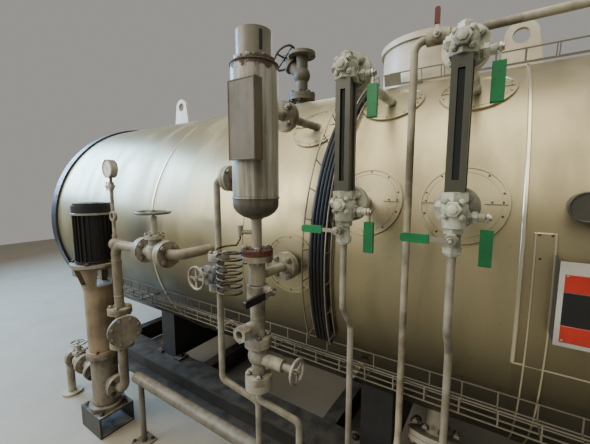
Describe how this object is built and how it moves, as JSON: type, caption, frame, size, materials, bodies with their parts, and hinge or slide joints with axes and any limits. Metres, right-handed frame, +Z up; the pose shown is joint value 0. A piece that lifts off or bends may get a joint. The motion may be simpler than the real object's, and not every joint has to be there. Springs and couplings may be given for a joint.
{
  "type": "industrial boiler",
  "caption": "Horizontal cylindrical steam boiler in a sheet jacket on a beam skid, with level gauges, a level chamber, valves, a vertical feed pump and wire cable trays.",
  "frame": {"origin": "on the floor under the middle of the shell, at the centre of the four skid anchor holes", "axes": "+X along the shell to the right end, -Y to the front with the fittings, +Z up"},
  "size_m": [3.7806, 2.0569, 2.438],
  "materials": {
    "sheet": "worn satin sheet metal with smears",
    "end_paint": "dark blue-black paint",
    "skid_paint": "grey-blue paint, dusty",
    "saddle_paint": "dark blue paint",
    "cream_paint": "cream-grey paint",
    "black_cast": "black paint",
    "plate": "bare brushed plate",
    "valve_brown": "brown heat-stained casting",
    "valve_grey": "grey painted casting, worn",
    "wheel_dark": "dark painted casting",
    "gauge_dark": "dark grey paint",
    "cock_paint": "grey-green paint",
    "lever_green": "green sleeve on a steel arm",
    "pipe_paint": "grey paint, rusting",
    "pipe_rust": "rusty steel",
    "chamber_paint": "pale paint with rust runs",
    "cap_grey": "grey paint",
    "lever_black": "black sleeve on a steel arm",
    "lever_red": "dark red sleeve",
    "tube_steel": "bare bent tube",
    "plinth_black": "black channel",
    "pump_cast": "dull grey casting",
    "pump_bronze": "brown-bronze paint",
    "motor_black": "black paint",
    "tray_zinc": "galvanised wire",
    "cable_black": "black cable sheath"
  },
  "bodies": {
    "plant": {"jacket": "sheet", "left_end": "end_paint", "right_end": "end_paint", "front_beam": "skid_paint", "rear_beam": "skid_paint", "cross_members": "skid_paint", "saddles": "saddle_paint", "lifting_lugs": "cream_paint", "manway": "cream_paint", "nozzle_covers": "cream_paint", "hand_hole": "black_cast", "name_plate": "plate", "blowdown_flange": "cream_paint", "steam_valve_body": "valve_brown", "gauge_left_body": "gauge_dark", "gauge_right_body": "gauge_dark", "gauge_left_cocks": "cock_paint", "gauge_right_cocks": "cock_paint", "gauge_drain_pipes": "pipe_paint", "level_chamber": "chamber_paint", "chamber_cap": "cap_grey", "sign_plate": "plate", "chamber_branches": "pipe_rust", "ball_valve_body": "valve_grey", "drain_valve_body": "valve_grey", "chamber_drain_pipe": "pipe_paint", "sample_pipe": "pipe_paint", "sample_valve_body": "valve_grey", "sample_coil": "tube_steel", "drain_header": "pipe_paint", "vent_pipe": "pipe_rust", "pump_plinth": "plinth_black", "pump_foot": "pump_cast", "pump_column": "pump_bronze", "pump_motor": "motor_black", "feed_line": "pipe_paint", "feed_valve_body": "valve_grey", "pressure_gauge": "valve_grey", "suction_line": "pipe_rust", "bottom_tray": "tray_zinc", "top_tray": "tray_zinc", "riser_tray": "tray_zinc", "cable_bundle": "cable_black"},
    "steam_valve_wheel": {"steam_valve_wheel": "wheel_dark"},
    "lever_left_top": {"lever_left_top": "lever_green"},
    "lever_left_bottom": {"lever_left_bottom": "lever_green"},
    "lever_left_drain": {"lever_left_drain": "lever_green"},
    "lever_right_top": {"lever_right_top": "lever_green"},
    "lever_right_bottom": {"lever_right_bottom": "lever_green"},
    "lever_right_drain": {"lever_right_drain": "lever_green"},
    "ball_valve_lever": {"ball_valve_lever": "lever_black"},
    "drain_valve_wheel": {"drain_valve_wheel": "valve_grey"},
    "sample_valve_wheel": {"sample_valve_wheel": "valve_grey"},
    "vent_lever": {"vent_lever": "lever_red"},
    "feed_valve_wheel": {"feed_valve_wheel": "valve_grey"},
    "gauge_cock_handle": {"gauge_cock_handle": "valve_grey"},
    "suction_wheel": {"suction_wheel": "valve_grey"}
  },
  "joints": [
    {"name": "steam_valve_wheel_turn", "type": "hinge", "parent": "plant", "child": "steam_valve_wheel", "pos_m": [-0.11496, 0, 2.36496], "axis": [-0.7071, 0, 0.7071], "range_deg": [-720, 720]},
    {"name": "turn_left_top", "type": "hinge", "parent": "plant", "child": "lever_left_top", "pos_m": [0.887, -0.987, 1.798], "axis": [1, 0, 0], "range_deg": [-90, 0]},
    {"name": "turn_left_bottom", "type": "hinge", "parent": "plant", "child": "lever_left_bottom", "pos_m": [0.887, -0.987, 1.398], "axis": [1, 0, 0], "range_deg": [-90, 0]},
    {"name": "turn_left_drain", "type": "hinge", "parent": "plant", "child": "lever_left_drain", "pos_m": [0.813, -1.0595, 1.344], "axis": [0, 1, 0], "range_deg": [-90, 0]},
    {"name": "turn_right_top", "type": "hinge", "parent": "plant", "child": "lever_right_top", "pos_m": [1.192, -0.987, 1.798], "axis": [1, 0, 0], "range_deg": [-90, 0]},
    {"name": "turn_right_bottom", "type": "hinge", "parent": "plant", "child": "lever_right_bottom", "pos_m": [1.192, -0.987, 1.398], "axis": [1, 0, 0], "range_deg": [-90, 0]},
    {"name": "turn_right_drain", "type": "hinge", "parent": "plant", "child": "lever_right_drain", "pos_m": [1.118, -1.0595, 1.344], "axis": [0, 1, 0], "range_deg": [-90, 0]},
    {"name": "ball_valve_lever_turn", "type": "hinge", "parent": "plant", "child": "ball_valve_lever", "pos_m": [0.572, -1.054, 1.107], "axis": [1, 0, 0], "range_deg": [-90, 0]},
    {"name": "drain_valve_wheel_turn", "type": "hinge", "parent": "plant", "child": "drain_valve_wheel", "pos_m": [0.671, -1.054, 0.843], "axis": [1, 0, 0], "range_deg": [-720, 720]},
    {"name": "sample_valve_wheel_turn", "type": "hinge", "parent": "plant", "child": "sample_valve_wheel", "pos_m": [0.305, -1.166, 1.14], "axis": [0, -1, 0], "range_deg": [-720, 720]},
    {"name": "vent_lever_turn", "type": "hinge", "parent": "plant", "child": "vent_lever", "pos_m": [1.045, -0.952, 1.88], "axis": [0, 1, 0], "range_deg": [-90, 0]},
    {"name": "feed_valve_wheel_turn", "type": "hinge", "parent": "plant", "child": "feed_valve_wheel", "pos_m": [-0.15, -1.035, 1.35], "axis": [0, 0, 1], "range_deg": [-720, 720]},
    {"name": "gauge_cock_handle_turn", "type": "hinge", "parent": "plant", "child": "gauge_cock_handle", "pos_m": [-0.566, -1.035, 1.472], "axis": [1, 0, 0], "range_deg": [0, 90]},
    {"name": "suction_wheel_turn", "type": "hinge", "parent": "plant", "child": "suction_wheel", "pos_m": [-1.09, -1.035, 0.425], "axis": [0, 0, 1], "range_deg": [-720, 720]}
  ]
}
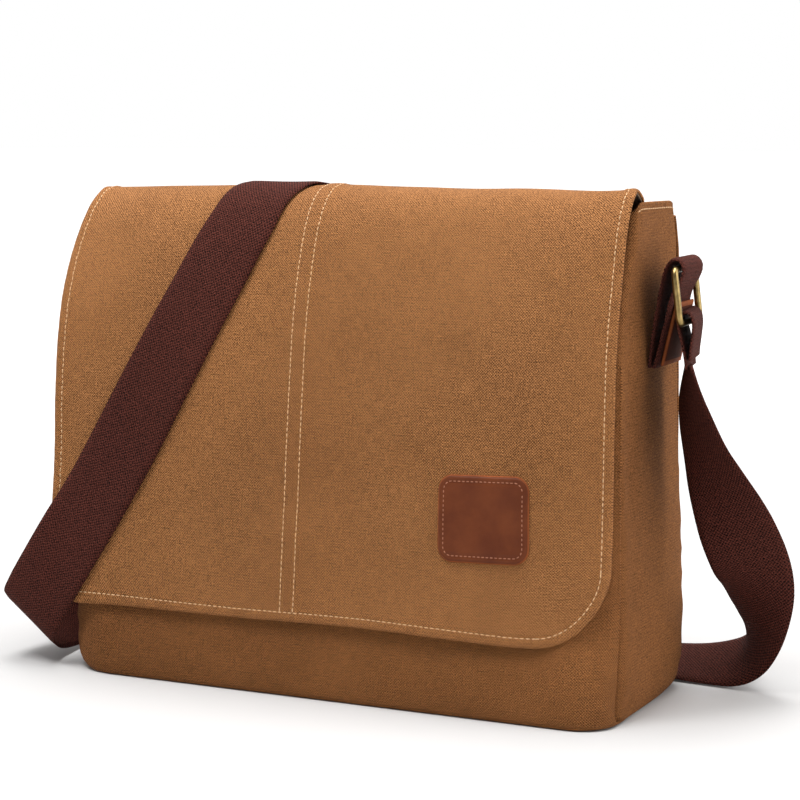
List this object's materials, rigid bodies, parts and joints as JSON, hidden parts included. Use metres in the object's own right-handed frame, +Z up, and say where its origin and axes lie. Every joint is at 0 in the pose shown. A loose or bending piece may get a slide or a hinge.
:::
- [Exercise prompt] Copy out the data shown above without altering anything.

- [Correct response]
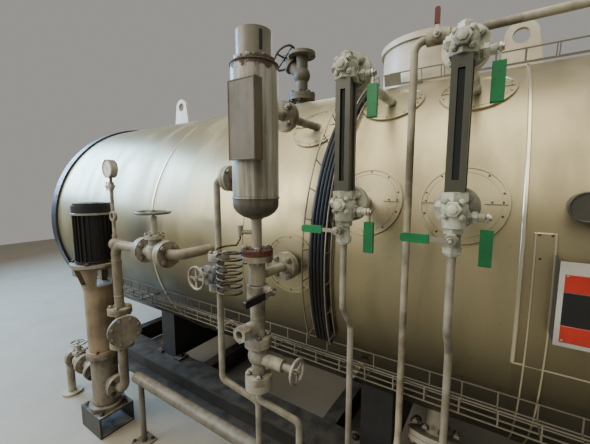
Describe how this object is built and how it moves, as JSON: type, caption, frame, size, materials, bodies with their parts, and hinge or slide joints with axes and any limits. Metres, right-handed frame, +Z up; the pose shown is joint value 0. A piece that lifts off or bends may get a joint. The motion may be simpler than the real object's, and not every joint has to be there. Springs and couplings may be given for a joint.
{
  "type": "industrial boiler",
  "caption": "Horizontal cylindrical steam boiler in a sheet jacket on a beam skid, with level gauges, a level chamber, valves, a vertical feed pump and wire cable trays.",
  "frame": {"origin": "on the floor under the middle of the shell, at the centre of the four skid anchor holes", "axes": "+X along the shell to the right end, -Y to the front with the fittings, +Z up"},
  "size_m": [3.7806, 2.0569, 2.438],
  "materials": {
    "sheet": "worn satin sheet metal with smears",
    "end_paint": "dark blue-black paint",
    "skid_paint": "grey-blue paint, dusty",
    "saddle_paint": "dark blue paint",
    "cream_paint": "cream-grey paint",
    "black_cast": "black paint",
    "plate": "bare brushed plate",
    "valve_brown": "brown heat-stained casting",
    "valve_grey": "grey painted casting, worn",
    "wheel_dark": "dark painted casting",
    "gauge_dark": "dark grey paint",
    "cock_paint": "grey-green paint",
    "lever_green": "green sleeve on a steel arm",
    "pipe_paint": "grey paint, rusting",
    "pipe_rust": "rusty steel",
    "chamber_paint": "pale paint with rust runs",
    "cap_grey": "grey paint",
    "lever_black": "black sleeve on a steel arm",
    "lever_red": "dark red sleeve",
    "tube_steel": "bare bent tube",
    "plinth_black": "black channel",
    "pump_cast": "dull grey casting",
    "pump_bronze": "brown-bronze paint",
    "motor_black": "black paint",
    "tray_zinc": "galvanised wire",
    "cable_black": "black cable sheath"
  },
  "bodies": {
    "plant": {"jacket": "sheet", "left_end": "end_paint", "right_end": "end_paint", "front_beam": "skid_paint", "rear_beam": "skid_paint", "cross_members": "skid_paint", "saddles": "saddle_paint", "lifting_lugs": "cream_paint", "manway": "cream_paint", "nozzle_covers": "cream_paint", "hand_hole": "black_cast", "name_plate": "plate", "blowdown_flange": "cream_paint", "steam_valve_body": "valve_brown", "gauge_left_body": "gauge_dark", "gauge_right_body": "gauge_dark", "gauge_left_cocks": "cock_paint", "gauge_right_cocks": "cock_paint", "gauge_drain_pipes": "pipe_paint", "level_chamber": "chamber_paint", "chamber_cap": "cap_grey", "sign_plate": "plate", "chamber_branches": "pipe_rust", "ball_valve_body": "valve_grey", "drain_valve_body": "valve_grey", "chamber_drain_pipe": "pipe_paint", "sample_pipe": "pipe_paint", "sample_valve_body": "valve_grey", "sample_coil": "tube_steel", "drain_header": "pipe_paint", "vent_pipe": "pipe_rust", "pump_plinth": "plinth_black", "pump_foot": "pump_cast", "pump_column": "pump_bronze", "pump_motor": "motor_black", "feed_line": "pipe_paint", "feed_valve_body": "valve_grey", "pressure_gauge": "valve_grey", "suction_line": "pipe_rust", "bottom_tray": "tray_zinc", "top_tray": "tray_zinc", "riser_tray": "tray_zinc", "cable_bundle": "cable_black"},
    "steam_valve_wheel": {"steam_valve_wheel": "wheel_dark"},
    "lever_left_top": {"lever_left_top": "lever_green"},
    "lever_left_bottom": {"lever_left_bottom": "lever_green"},
    "lever_left_drain": {"lever_left_drain": "lever_green"},
    "lever_right_top": {"lever_right_top": "lever_green"},
    "lever_right_bottom": {"lever_right_bottom": "lever_green"},
    "lever_right_drain": {"lever_right_drain": "lever_green"},
    "ball_valve_lever": {"ball_valve_lever": "lever_black"},
    "drain_valve_wheel": {"drain_valve_wheel": "valve_grey"},
    "sample_valve_wheel": {"sample_valve_wheel": "valve_grey"},
    "vent_lever": {"vent_lever": "lever_red"},
    "feed_valve_wheel": {"feed_valve_wheel": "valve_grey"},
    "gauge_cock_handle": {"gauge_cock_handle": "valve_grey"},
    "suction_wheel": {"suction_wheel": "valve_grey"}
  },
  "joints": [
    {"name": "steam_valve_wheel_turn", "type": "hinge", "parent": "plant", "child": "steam_valve_wheel", "pos_m": [-0.11496, 0, 2.36496], "axis": [-0.7071, 0, 0.7071], "range_deg": [-720, 720]},
    {"name": "turn_left_top", "type": "hinge", "parent": "plant", "child": "lever_left_top", "pos_m": [0.887, -0.987, 1.798], "axis": [1, 0, 0], "range_deg": [-90, 0]},
    {"name": "turn_left_bottom", "type": "hinge", "parent": "plant", "child": "lever_left_bottom", "pos_m": [0.887, -0.987, 1.398], "axis": [1, 0, 0], "range_deg": [-90, 0]},
    {"name": "turn_left_drain", "type": "hinge", "parent": "plant", "child": "lever_left_drain", "pos_m": [0.813, -1.0595, 1.344], "axis": [0, 1, 0], "range_deg": [-90, 0]},
    {"name": "turn_right_top", "type": "hinge", "parent": "plant", "child": "lever_right_top", "pos_m": [1.192, -0.987, 1.798], "axis": [1, 0, 0], "range_deg": [-90, 0]},
    {"name": "turn_right_bottom", "type": "hinge", "parent": "plant", "child": "lever_right_bottom", "pos_m": [1.192, -0.987, 1.398], "axis": [1, 0, 0], "range_deg": [-90, 0]},
    {"name": "turn_right_drain", "type": "hinge", "parent": "plant", "child": "lever_right_drain", "pos_m": [1.118, -1.0595, 1.344], "axis": [0, 1, 0], "range_deg": [-90, 0]},
    {"name": "ball_valve_lever_turn", "type": "hinge", "parent": "plant", "child": "ball_valve_lever", "pos_m": [0.572, -1.054, 1.107], "axis": [1, 0, 0], "range_deg": [-90, 0]},
    {"name": "drain_valve_wheel_turn", "type": "hinge", "parent": "plant", "child": "drain_valve_wheel", "pos_m": [0.671, -1.054, 0.843], "axis": [1, 0, 0], "range_deg": [-720, 720]},
    {"name": "sample_valve_wheel_turn", "type": "hinge", "parent": "plant", "child": "sample_valve_wheel", "pos_m": [0.305, -1.166, 1.14], "axis": [0, -1, 0], "range_deg": [-720, 720]},
    {"name": "vent_lever_turn", "type": "hinge", "parent": "plant", "child": "vent_lever", "pos_m": [1.045, -0.952, 1.88], "axis": [0, 1, 0], "range_deg": [-90, 0]},
    {"name": "feed_valve_wheel_turn", "type": "hinge", "parent": "plant", "child": "feed_valve_wheel", "pos_m": [-0.15, -1.035, 1.35], "axis": [0, 0, 1], "range_deg": [-720, 720]},
    {"name": "gauge_cock_handle_turn", "type": "hinge", "parent": "plant", "child": "gauge_cock_handle", "pos_m": [-0.566, -1.035, 1.472], "axis": [1, 0, 0], "range_deg": [0, 90]},
    {"name": "suction_wheel_turn", "type": "hinge", "parent": "plant", "child": "suction_wheel", "pos_m": [-1.09, -1.035, 0.425], "axis": [0, 0, 1], "range_deg": [-720, 720]}
  ]
}
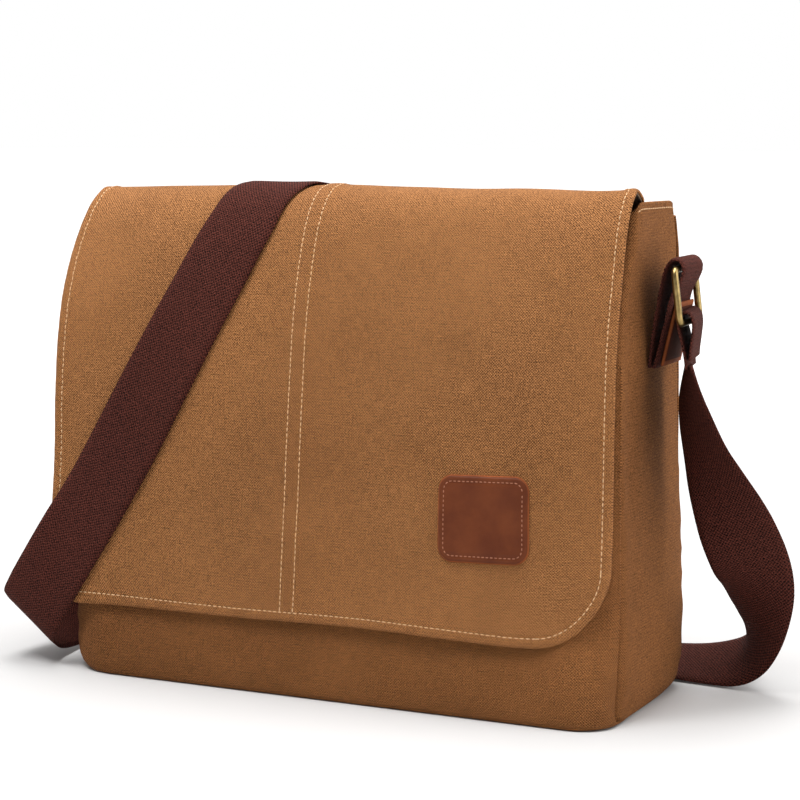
List this object's materials, rigid bodies, parts and joints as JSON, hidden parts included. Use metres in the object's own right-handed frame, +Z up, and say where its origin and axes lie. Every joint is at 0 in the pose shown. A loose or bending piece may get a slide or a hinge.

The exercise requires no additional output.